Ms. McMillan and Captain
Smith thought about it. "Well, by clear liquids it means all you can throw
over the side these days is water, everything else has to be taken ashore. I
guess by bird feathers they mean it’s OK to throw seagull feathers over the
side, but everything else has to be given to us for handling on shore".
"Environmental issues
are really a big deal for us," continued Ms. McMillan. "We’ve spent
hundreds of thousands re-powering our boats with cleaner engines. And we did it
because it’s the right thing to do, not because someone made us do it".
The square of her jaw, and uncharacteristic seriousness, spoke volumes about her
love of the Bay. "But serious and important as all that is, safety is still
number one with us. My workers, the folks out her on the ships, they depend on
us for their lives, really".
We were now alongside the Long
Beach. Bored men in hard hats look down on us from far above. Captain Smith
jauntily put on a shocking pink hard hat, the gift of San Mateo bridge workers,
to supervise the loading of two large dumpsters. When that was done, a long
staircase was lowered and a sailor named Audrey Heggins carefully made her way
down to join us.
Ms. Heggins was headed for
the airport, having worked 58 days straight on the Long Beach. She was
going home to Hampton, Virginia for 46 days off before returning to this
or some other ship to start the routine all over again. It was the middle of the
day. I asked Ms. Heggins if her crewmates would be calling the water taxi later
on to take them out for a raucous night on the town.
"It’s really not like
that anymore, not since the Valdez incident", she said. "Now you’re
not allowed to have a drink 4 hours before going on watch. That’s not to say
people still don’t party, they sure do. But it’s just not nearly as extreme
as it used to be".
Ms. McMillan nodded her head
way up and down in agreement. "It used to be, well, interesting on
some of the early morning runs back to the ships. But it’s very different now,
much more professional".
The Long Beach receded
from view, retaking its place a part of the scenery on the working Bay. Audrey
Heggins was grinning from ear to ear with thoughts of home.

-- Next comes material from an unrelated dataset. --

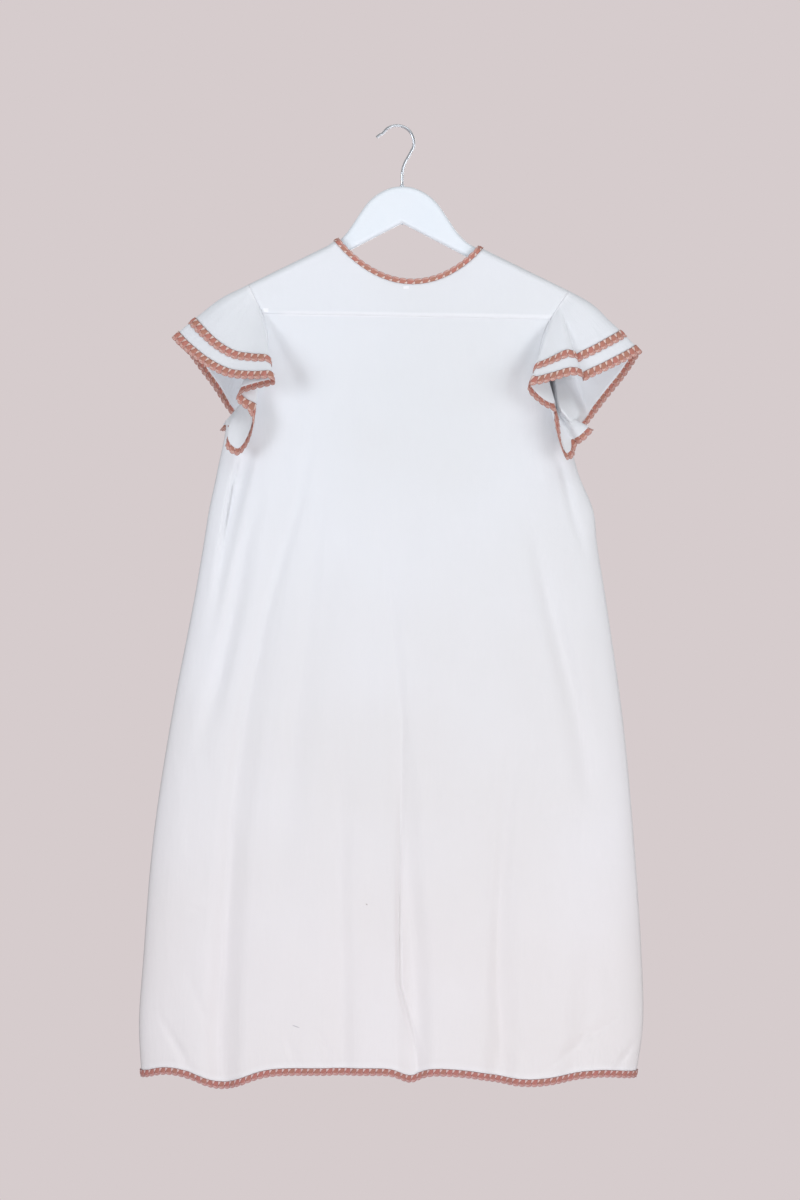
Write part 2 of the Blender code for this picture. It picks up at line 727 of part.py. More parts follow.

We were headed back to the
Westar dock and I asked Ms. McMillan what it was like being so close to Pac Bell
Park. Grimacing, she replied, "Well, we were evicted to make way for Pac
Bell Park. We were no sooner relocated to Pier 50 than the Mayor ‘s Office of
Homelessness announced he wanted to turn it into a homeless shelter. That
passed, but the latest is the plan for a yet another sports arena and on Pier
50, no less. We question whether the Port of San Francisco cares about the
working waterfront anymore with all these developers willing to spend millions
on fancy office buildings and sports arenas".
Back at the dock, I was
introduced to Ms. McMillan’s husband. I asked him if it hadn’t been a little
bit weird having his company taken over by his own wife. "Hell, no! Never
been happier!" Ms. McMillan, beaming, walked me to the front door. "If
you’re ever stuck down here in the wee hours feel free to use your waiting
room", she said pointing out the converted trailer set aside to shelter
sailors arriving at all hours of the night for transfer to ships riding at
Anchorage 9. I said thanks to Mary McMillan, for that and much more.